От этой однотонности и излишней гладкости не осталось и следа в позднейших романах Лема, как и в его публицистических размышлениях о будущем («Камо грядеши, мир?» и другие статьи и интервью). Лем постоянно напоминает читателю и слушателю, что мир грядущего будет очень отличаться от настоящего — и не только высокоорганизованным бытом, всякими чудесами техники, но и характером конфликтов, которые будут возникать в этом мире, уровнем их разрешения; иными будут представления о счастье и горе, эстетические и моральные критерии, потому что иными будут и уклад жизни, и психика человека.

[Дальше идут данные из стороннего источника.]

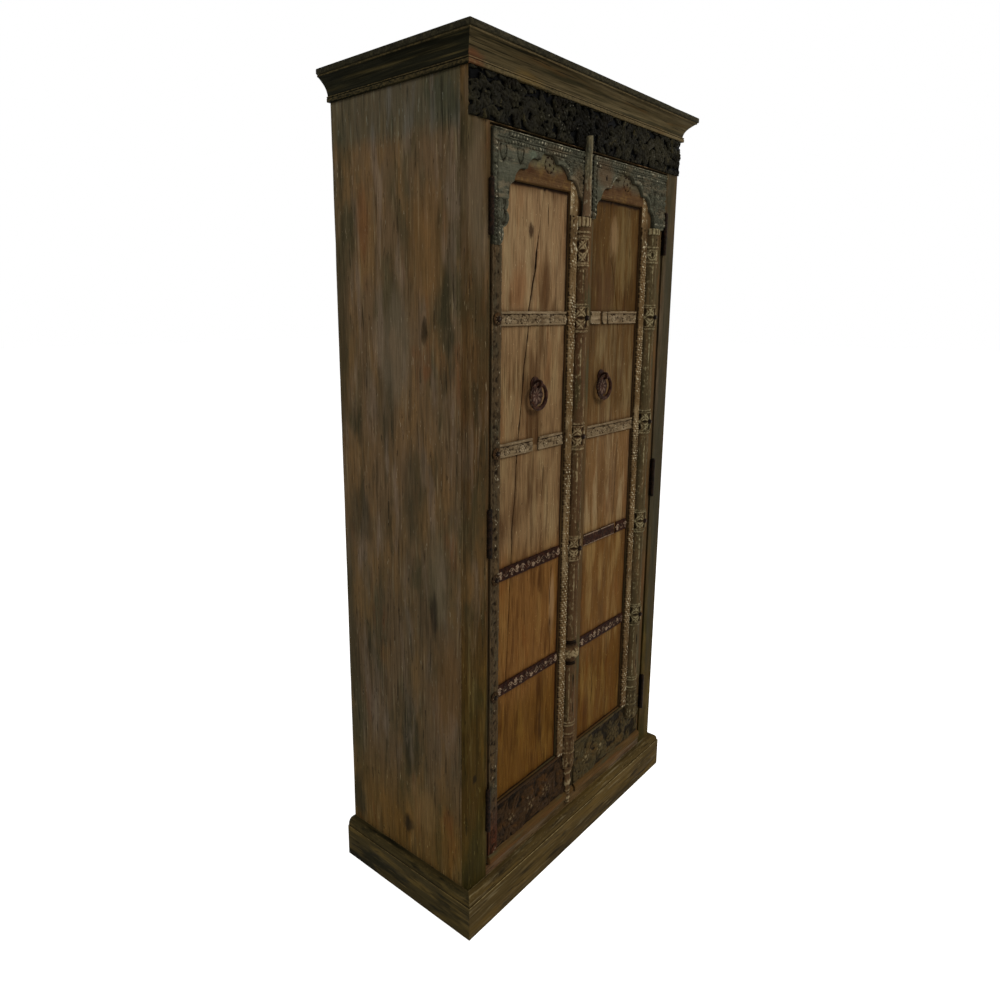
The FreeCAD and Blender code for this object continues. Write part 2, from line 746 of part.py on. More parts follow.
def make_leaf(name, side, recesses, ring_place_share):
    """Every piece of one leaf."""
    leaf = Leaf(name, side)
    make_leaf_frame(leaf, recesses)
    make_straps(leaf)
    column = make_columns(leaf)
    save(name + "_kick_carving", make_kick(leaf, column))
    save(name + "_rope_strip", make_rope_strip(leaf).cut(column))
    save(name + "_arch", make_arch(leaf).cut(column))
    if side < 0:
        bottom = leaf_bottom + kick_moulding_height
        top = leaf_top - bracket_drop
        strip_front = member_front - bead_strip_thickness
        save(name + "_bead_strip",
             leaf.slab(overlay_edge, outer_stile_width, strip_front, member_front, bottom, top))
    make_studs(leaf)
    make_ring(leaf, ring_place_share)


recesses = make_hinges()
make_cornice_and_plinth()
make_carcass(recesses)
make_leaf("left", -1, recesses["leaf_left"], left_ring_place_share)
make_leaf("right", 1, recesses["leaf_right"], right_ring_place_share)
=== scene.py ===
"""A tall cupboard round two old carved door leaves: its carving, its boards and their finishes."""
import math

import bmesh
import bpy
import numpy as np
from mathutils import Matrix, Vector


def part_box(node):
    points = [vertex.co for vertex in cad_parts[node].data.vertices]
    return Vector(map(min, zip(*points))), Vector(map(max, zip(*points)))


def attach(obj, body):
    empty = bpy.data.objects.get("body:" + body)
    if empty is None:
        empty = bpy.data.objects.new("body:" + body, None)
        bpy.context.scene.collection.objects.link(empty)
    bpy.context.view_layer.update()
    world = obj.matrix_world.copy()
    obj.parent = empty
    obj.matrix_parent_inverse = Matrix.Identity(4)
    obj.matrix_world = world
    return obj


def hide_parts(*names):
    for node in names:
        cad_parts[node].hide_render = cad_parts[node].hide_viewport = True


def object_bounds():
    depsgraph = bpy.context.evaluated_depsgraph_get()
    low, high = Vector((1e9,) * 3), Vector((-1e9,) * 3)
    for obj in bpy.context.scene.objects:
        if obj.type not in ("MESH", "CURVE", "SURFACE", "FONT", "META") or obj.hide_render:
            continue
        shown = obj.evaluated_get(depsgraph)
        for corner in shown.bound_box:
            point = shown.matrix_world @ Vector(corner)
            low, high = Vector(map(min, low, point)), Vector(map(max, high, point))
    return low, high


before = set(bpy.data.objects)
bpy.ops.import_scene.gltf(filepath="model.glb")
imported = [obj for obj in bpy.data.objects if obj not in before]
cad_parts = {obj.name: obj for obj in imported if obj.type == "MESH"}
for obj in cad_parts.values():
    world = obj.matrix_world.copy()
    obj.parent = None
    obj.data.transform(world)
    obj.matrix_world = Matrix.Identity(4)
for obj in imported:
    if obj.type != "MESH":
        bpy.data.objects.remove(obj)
CAD_LOW, CAD_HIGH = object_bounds()

# Shapes are worked out in millimetres and scaled to metres as they go into a mesh
MM = 0.001


def box_mm(node):
    """Lowest and highest corner of a solid of the frame, in millimetres."""
    return [[c / MM for c in corner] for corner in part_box(node)]


# Planes and edges read from the frame
(CARCASS_LOW, CARCASS_HIGH) = box_mm("side_left")
HALF = -CARCASS_LOW[0]
FRONT = box_mm("front_stile_left")[0][1]
BACK = CARCASS_HIGH[1]
TOP = CAD_HIGH.z / MM
LID_BOTTOM = box_mm("cornice_lid")[0][2]
CORNICE_BOTTOM = box_mm("cornice_front")[0][2]
CORNICE_OUT = -box_mm("cornice_front")[0][0] - HALF
PLINTH_TOP = box_mm("plinth_front")[1][2]
PLINTH_OUT = -box_mm("plinth_front")[0][0] - HALF
MEMBER_FRONT = box_mm("left_rails")[0][1]
LEAF_BACK = box_mm("left_rails")[1][1]
PLANK_FRONT = box_mm("left_planks")[0][1]
PLANKS_LOW = box_mm("left_planks")[0][2]
PLANKS_TOP = box_mm("left_planks")[1][2]
LEAF_LOW = box_mm("left_rails")[0][2]
LEAF_TOP = box_mm("left_rails")[1][2]
COLUMN_TOP = box_mm("left_rope_strip")[1][2]
ARCH_FRONT = box_mm("left_arch")[0][1]
BACK_BOARDS = 5
STRAP_SHARES = (0.2605, 0.432, 0.604, 0.775)
STRAPS = [LEAF_LOW + (LEAF_TOP - LEAF_LOW) * share for share in STRAP_SHARES]

# Arch over each leaf, as shares of its half width and of its rise
ARCH_DROP = 29.0
ARCH_RISE = 102.0
ARCH_FOOT = 15.0
ARCH_CUSP_SHARES = ((1.0, 0.0), (0.86, 0.35), (0.56, 0.63), (0.23, 0.86), (0.0, 1.0))
LOBE_SHARE = 0.22


def linear(code):
    """An sRGB colour such as 4A3B2B as the linear values that a shader takes."""
    parts = [int(code[i:i + 2], 16) / 255 for i in (0, 2, 4)]
    return [p / 12.92 if p <= 0.04045 else ((p + 0.055) / 1.055) ** 2.4 for p in parts] + [1.0]


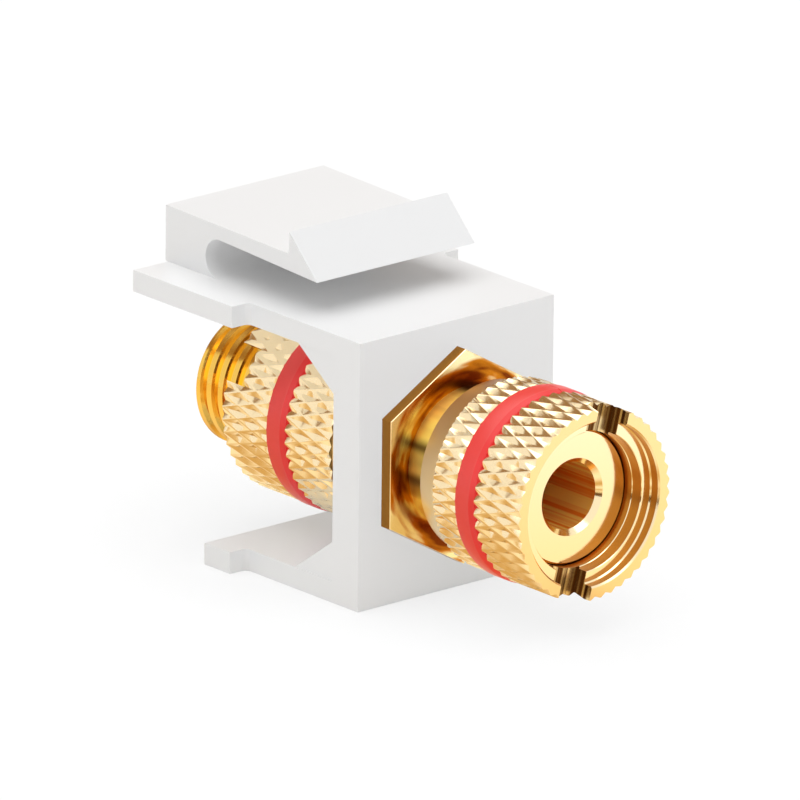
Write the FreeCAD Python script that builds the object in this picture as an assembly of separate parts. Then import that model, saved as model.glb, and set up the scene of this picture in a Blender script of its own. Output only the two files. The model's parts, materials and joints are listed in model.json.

Лем иногда умышленно пугает беседующих с ним корреспондентов, логически развивая некоторые тенденции, обозначившиеся уже в настоящем. Он говорит, например, о том, что люди научатся полностью контролировать наследственность и будущие родители смогут свободно выбирать заранее не только пол, но и внешность, и способности будущего ребенка — и это пугает его собеседницу-корреспондентку. С точки зрения рядового нашего современника, это и вправду кажется неестественным, даже кощунственным. Но ведь это, как отвечает Лем, куда правильней и нравственней, чем неуправляемая наследственность, когда появляются на свет уроды, калеки, кретины.